You can find manuals for R and more information on the R web site.
Working with R packages
R contains many functions, in particular for statistics and plotting. There are numerous additional functions and data sets, contained in R packages that are not installed by default.
Many such extension packages can be obtained from the Comprehensive R Archive Network (CRAN). We will also download packages from BioConductor, an alternative repository focused on R packages for bioinformatics.
Installing packages from CRAN
To install a CRAN package in R, use the install.packages() function. This simple command downloads the package from a specified repository (by default, CRAN) and installs it on your machine. For example, we can install a useful package called gplots:
> install.packages("gplots")
After installation, the package is stored in a location on your computer called the R package library. Packages are loaded from this library using the function library()
:
> library("gplots")
One useful function in the gplots package is heatmap.2()
, which plots heatmaps with dendrograms. Since we have installed and loaded the gplots package, we can now use this function. Let’s try it with a matrix of random, normally distributed values:
> heatmap.2(matrix(rnorm(180),ncol=6))
Note that you only need to install a package once. The next time you start R, you can run library("gplots")
directly, because the package has already been installed. If you upgrade to a new version of R, you may have to reinstall packages.
Installing packages from BioConductor
To install packages from BioConductor, you first have to load a function biocLite()
from BioConductor and then use that function to install the packages.
That is done in two lines of code:
> source("https://bioconductor.org/biocLite.R")
> biocLite("Name of package")
For example, let’s install the package DESeq2, which provides functions for RNA-seq differential expression analysis:
> source("https://bioconductor.org/biocLite.R")
> biocLite("DESeq2")
You should now be able to load the package DESeq2:
> library("DESeq2")
Installing packages from GitHub
Sometimes you want to install packages that are still under development. Those are mostly found on GitHub.

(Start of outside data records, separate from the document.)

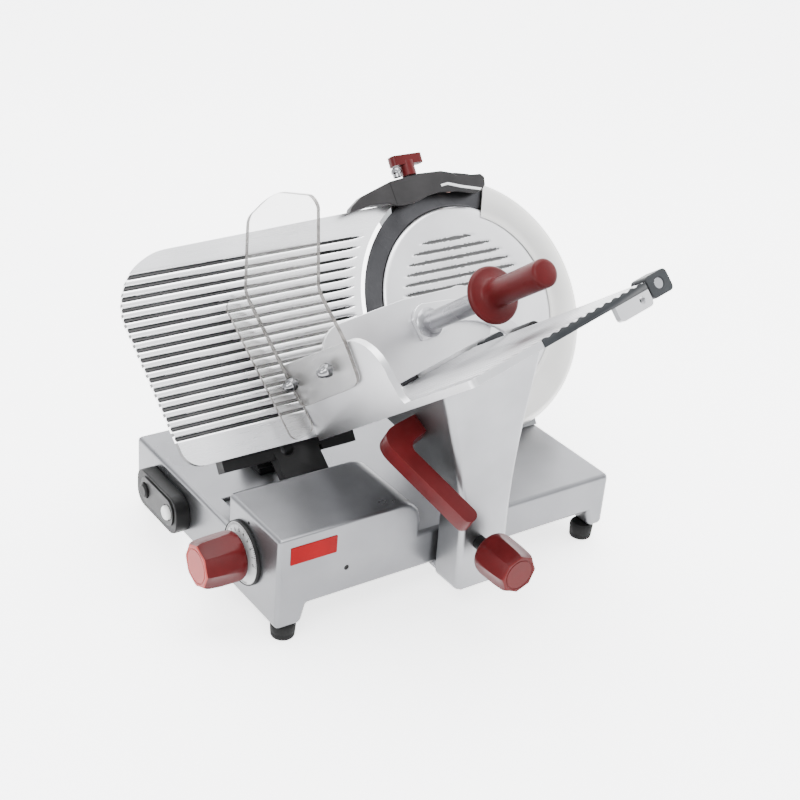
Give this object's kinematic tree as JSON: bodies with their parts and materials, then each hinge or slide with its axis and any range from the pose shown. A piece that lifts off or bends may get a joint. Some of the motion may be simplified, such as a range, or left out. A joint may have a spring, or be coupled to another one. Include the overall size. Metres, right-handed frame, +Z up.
{
  "type": "deli meat slicer",
  "caption": "Gravity-feed deli slicer: tilted round blade, ribbed gauge plate, sliding tray with pusher and clear hand guard, on a cast base.",
  "frame": {"origin": "centre of the whole slicer's box, on the table that the feet stand on", "axes": "+X along the carriage's travel from the gauge plate towards the blade, +Y from the operator to the rear, +Z up"},
  "size_m": [0.6104, 0.4726, 0.4543],
  "materials": {
    "cast_aluminium": "satin brushed, lacquered",
    "bright_aluminium": "brushed and anodised",
    "ground_steel": "ground",
    "blade_steel": "dark polished bevel",
    "chrome": "polished",
    "red_plastic": "satin moulded",
    "dark_grey_plastic": "matt moulded",
    "black_plastic": "matt moulded",
    "black_rubber": "matt",
    "white_plastic": "satin",
    "clear_plastic": "clear polycarbonate",
    "bronze": "machined",
    "grinding_stone": "abrasive",
    "copper_winding": "wound wire",
    "circuit_board": "lacquered board"
  },
  "bodies": {
    "frame": {"base_casting": "cast_aluminium", "bottom_cover": "bright_aluminium", "foot_front_left": "black_rubber", "foot_front_right": "black_rubber", "foot_rear_left": "black_rubber", "foot_rear_right": "black_rubber", "control_board": "circuit_board", "cable_gland": "black_plastic", "switch_housing": "black_plastic", "switch_face_plate": "dark_grey_plastic", "gauge_support_post": "black_plastic", "gauge_guide_rod": "ground_steel", "ring_guard": "bright_aluminium", "blade_cover": "bright_aluminium", "drive_housing": "cast_aluminium", "motor_mount_plate": "cast_aluminium", "motor_casing": "cast_aluminium", "motor_stator": "copper_winding", "blade_bearing": "ground_steel", "drive_belt": "black_rubber", "sharpener_body": "dark_grey_plastic", "carriage_rod": "ground_steel", "guide_rod": "ground_steel"},
    "thickness_control": {"thickness_knob": "red_plastic", "dial_ring": "white_plastic", "knob_shaft": "ground_steel", "gauge_cam": "bronze"},
    "gauge": {"gauge_plate": "bright_aluminium", "gauge_carrier": "black_plastic"},
    "blade_assembly": {"blade": "blade_steel", "blade_shaft": "ground_steel", "blade_pulley": "bright_aluminium"},
    "motor_shaft": {"motor_rotor": "ground_steel", "motor_pulley": "bright_aluminium"},
    "cover_release": {"cover_release_knob": "red_plastic"},
    "sharpener": {"sharpener_cover": "dark_grey_plastic", "grinding_stone": "grinding_stone", "honing_stone": "grinding_stone"},
    "sharpener_lift_knob": {"sharpener_knob": "red_plastic"},
    "honing_plunger": {"honing_button": "chrome"},
    "carriage": {"slider_block": "cast_aluminium", "slider_bush_left": "bronze", "slider_bush_right": "bronze", "carriage_arm": "cast_aluminium", "carriage_handle": "red_plastic", "food_tray": "bright_aluminium", "hand_guard": "clear_plastic", "guard_bolt_1": "chrome", "guard_bolt_2": "chrome", "rod_bracket_rear": "dark_grey_plastic", "rod_bracket_front": "dark_grey_plastic", "pusher_rod": "ground_steel"},
    "carriage_lock": {"carriage_lock_knob": "red_plastic"},
    "pusher_slider": {"pusher_sleeve": "black_plastic"},
    "pusher": {"pusher_arm": "bright_aluminium", "pusher_plate": "bright_aluminium", "pusher_stem": "bright_aluminium", "pusher_grip": "red_plastic"},
    "start": {"start_button": "black_plastic"},
    "stop": {"stop_button": "white_plastic"}
  },
  "joints": [
    {"name": "carriage_slide", "type": "slide", "parent": "frame", "child": "carriage", "axis": [1, 0, 0], "range_m": [-0.163, 0.16]},
    {"name": "thickness_turn", "type": "hinge", "parent": "frame", "child": "thickness_control", "pos_m": [-0.2482, -0.04931, 0.077], "axis": [1, 0, 0], "range_deg": [0, 270]},
    {"name": "gauge_slide", "type": "slide", "parent": "frame", "child": "gauge", "axis": [0, 0.808, -0.5892], "range_m": [0, 0.015]},
    {"name": "blade_spin", "type": "hinge", "parent": "frame", "child": "blade_assembly", "pos_m": [0.1452, 0.09659, 0.2283], "axis": [0, -0.808, 0.5892], "continuous": true},
    {"name": "motor_spin", "type": "hinge", "parent": "frame", "child": "motor_shaft", "pos_m": [0.2232, 0.09364, 0.22426], "axis": [0, -0.808, 0.5892], "continuous": true},
    {"name": "cover_release_turn", "type": "hinge", "parent": "frame", "child": "cover_release", "pos_m": [0.1452, 0.09659, 0.2283], "axis": [0, -0.808, 0.5892], "continuous": true},
    {"name": "sharpener_drop", "type": "slide", "parent": "frame", "child": "sharpener", "axis": [0, -0.5892, -0.808], "range_m": [0, 0.006]},
    {"name": "sharpener_knob_turn", "type": "hinge", "parent": "sharpener", "child": "sharpener_lift_knob", "pos_m": [0.1002, 0.19456, 0.37963], "axis": [0, 0.5892, 0.808], "range_deg": [-90, 90]},
    {"name": "honing_press", "type": "slide", "parent": "sharpener", "child": "honing_plunger", "axis": [0, -0.5892, -0.808], "range_m": [0, 0.0025], "stiffness_N_per_m": 500},
    {"name": "carriage_lock_turn", "type": "hinge", "parent": "carriage", "child": "carriage_lock", "pos_m": [-0.0262, -0.16531, 0.09], "axis": [0, -1, 0], "range_deg": [-360, 0]},
    {"name": "pusher_slide", "type": "slide", "parent": "carriage", "child": "pusher_slider", "axis": [0, -0.808, 0.5892], "range_m": [-0.036, 0.19]},
    {"name": "pusher_swing", "type": "hinge", "parent": "pusher_slider", "child": "pusher", "pos_m": [0.14265, 0.05978, 0.18625], "axis": [0, -0.808, 0.5892], "range_deg": [-110, 0]},
    {"name": "start_press", "type": "slide", "parent": "frame", "child": "start", "axis": [1, 0, 0], "range_m": [0, 0.003], "stiffness_N_per_m": 500},
    {"name": "stop_press", "type": "slide", "parent": "frame", "child": "stop", "axis": [1, 0, 0], "range_m": [0, 0.003], "stiffness_N_per_m": 500}
  ],
  "couplings": [
    {"joint": "thickness_turn", "follows": "gauge_slide", "rad_per_m": 314.16},
    {"joint": "motor_spin", "follows": "blade_spin", "ratio": 2.6667}
  ]
}
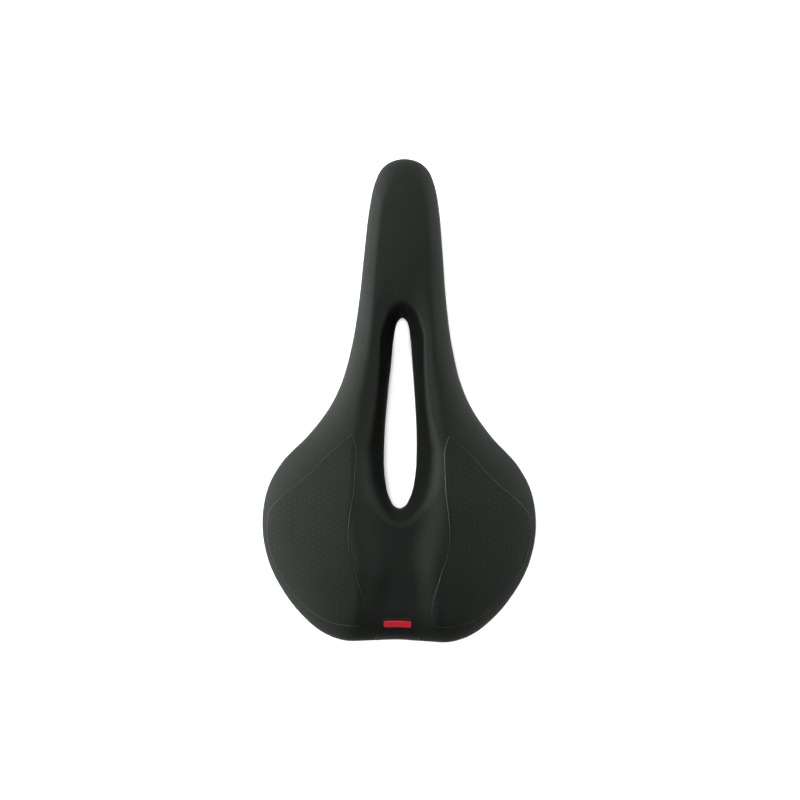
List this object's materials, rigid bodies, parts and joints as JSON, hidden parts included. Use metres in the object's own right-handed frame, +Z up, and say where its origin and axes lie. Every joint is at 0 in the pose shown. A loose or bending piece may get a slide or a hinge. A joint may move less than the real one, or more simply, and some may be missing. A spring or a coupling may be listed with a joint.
{
  "type": "bicycle saddle",
  "caption": "Padded bicycle saddle with a pressure-relief cut-out and channel, textured wing panels and a bent steel rail.",
  "frame": {"origin": "on the plane of the underside of the rail's straight runs, under the middle of the saddle's length and width", "axes": "+Y towards the nose, +Z up, +X to the rider's right"},
  "size_m": [0.1526, 0.27, 0.0582],
  "materials": {
    "cover": "matt synthetic cover with a fine grain, greenish grey black",
    "panel": "matt synthetic cover embossed with a fine cell pattern",
    "badge": "satin",
    "bar": "satin red",
    "foam": "closed-cell foam, matt",
    "insert": "soft gel, matt",
    "shell": "moulded, fine texture",
    "trim": "moulded, satin",
    "rail": "satin black over steel",
    "bracket": "moulded, fine texture",
    "screw": "plated"
  },
  "bodies": {
    "root": {"cover_centre": "cover", "cover_wing_right": "panel", "cover_wing_left": "panel", "tail_badge": "badge", "tail_badge_bar": "bar", "foam_pad": "foam", "sit_insert_right": "insert", "sit_insert_left": "insert", "base_shell": "shell", "cutout_trim": "trim", "rail": "rail", "rear_bracket_right": "bracket", "rear_bracket_left": "bracket", "rear_screw_inner_right": "screw", "rear_screw_inner_left": "screw", "rear_screw_outer_right": "screw", "rear_screw_outer_left": "screw", "nose_clip": "bracket", "nose_screw_rear": "screw", "nose_screw_front": "screw"}
  },
  "joints": []
}
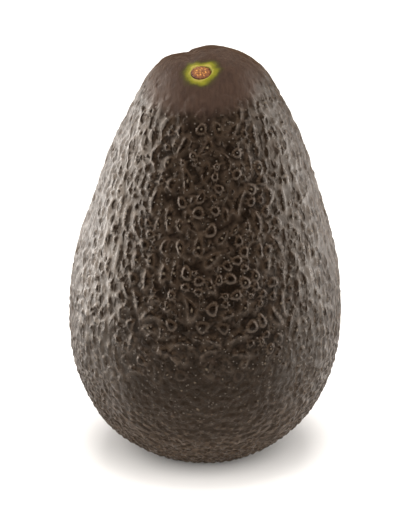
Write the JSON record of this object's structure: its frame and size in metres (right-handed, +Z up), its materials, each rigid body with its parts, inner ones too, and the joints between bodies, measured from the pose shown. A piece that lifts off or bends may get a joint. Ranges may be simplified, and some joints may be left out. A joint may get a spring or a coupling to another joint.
{
  "type": "avocado",
  "caption": "Ripe pear-shaped avocado with a dark pebbled skin, standing on its broad end, with the trimmed stalk set in the crown.",
  "frame": {"origin": "middle of the flat spot that the fruit stands on", "axes": "+Z up from the broad end to the crown, -Y towards the side that the stalk leans to"},
  "size_m": [0.0686, 0.0686, 0.1039],
  "materials": {
    "skin": "dark brown-black pebbled rind with a waxy sheen",
    "stalk": "dry corky orange-brown stalk end, matt"
  },
  "bodies": {
    "root": {"fruit": "skin", "stem_plug": "stalk"}
  },
  "joints": []
}
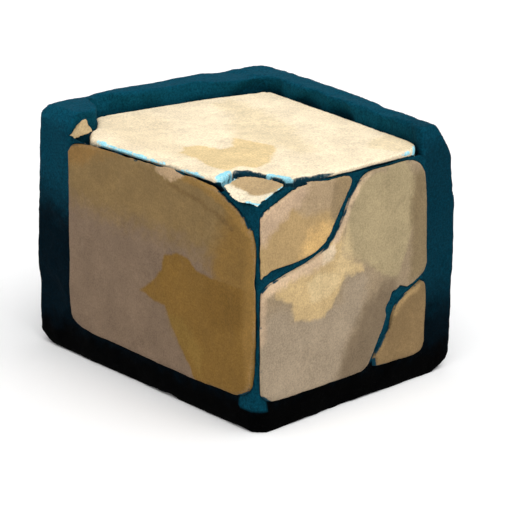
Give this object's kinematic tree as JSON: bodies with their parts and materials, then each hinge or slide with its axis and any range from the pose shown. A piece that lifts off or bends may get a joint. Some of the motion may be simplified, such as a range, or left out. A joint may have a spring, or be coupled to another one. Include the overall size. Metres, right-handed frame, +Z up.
{
  "type": "cracked sandstone block in host rock",
  "caption": "Squared block of cracked cream, tan and brown sandstone pieces held in a dark host rock that fills its joints and forms its base and rear walls.",
  "frame": {"origin": "middle of the flat underside of the host rock", "axes": "+Z up, the brown front face looks along -Y, the tan right face with its cracks looks along +X"},
  "size_m": [0.3168, 0.272, 0.236],
  "materials": {
    "host_rock": "fine dark blue-green rock, rough",
    "cream_sandstone": "fine-grained cream sandstone, matt",
    "tan_sandstone": "fine-grained tan sandstone, matt, lighter on worn edges",
    "brown_sandstone": "fine-grained brown sandstone, matt, lighter on worn edges"
  },
  "bodies": {
    "root": {"host_rock": "host_rock", "top_slab": "cream_sandstone", "front_block": "brown_sandstone", "right_upper_block": "tan_sandstone", "right_main_block": "tan_sandstone", "right_corner_block": "brown_sandstone", "front_corner_chip": "cream_sandstone", "left_corner_chip": "tan_sandstone"}
  },
  "joints": []
}
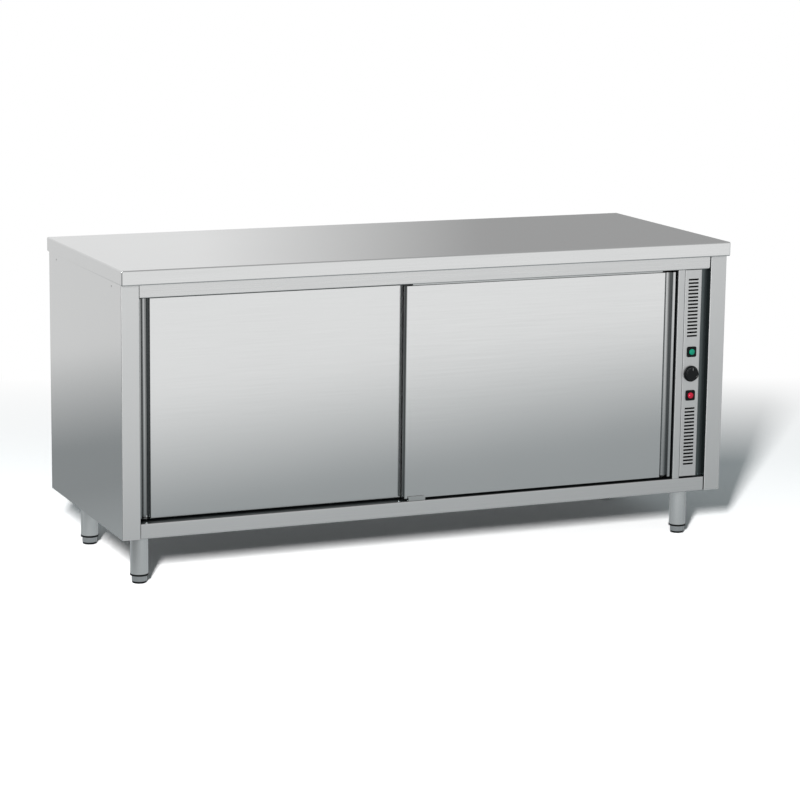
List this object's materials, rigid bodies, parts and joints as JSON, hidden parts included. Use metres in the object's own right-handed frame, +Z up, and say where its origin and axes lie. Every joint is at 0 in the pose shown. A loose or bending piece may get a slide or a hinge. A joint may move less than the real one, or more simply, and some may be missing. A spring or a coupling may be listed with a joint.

The example below shows how you can switch between a stable version and a development version of a package, in this case the package ggplot2. This example is provided for reference and you don’t have to understand it (or try it) for completing the RNA-seq labs.
First, we install and load the regular (stable) version of the ggplot2 package from CRAN:
> install.packages("ggplot2")
> library(ggplot2)
To see which packages are loaded, and their versions, use the function sessionInfo()
:
> sessionInfo()
Note the version number of ggplot2 reported by sessionInfo()
.
There is no entirely safe way to unload packages in R, so to work with a different package version, it is safest to quit and restart R. To quit:
> q()
Save workspace image? [y/n/c]: n
After starting R again, we install and load the devtools package, which provides functions for working with development versions of packages:
> install.packages("devtools")
> library(devtools)
Next we install the development version of ggplot2 from GitHub:
> dev_mode(on=TRUE)
> install_github("hadley/ggplot2")
Now we can load and work with the the development version of ggplot2:
> library(ggplot2)
> sessionInfo()
Check the output from sessionInfo()
to verify that you now get a different version number for ggplot2!
When finished working with development versions, do:
> dev_mode(on=FALSE)
Note that if you only want to install from GitHub, you can ignore the dev_mode function calls above.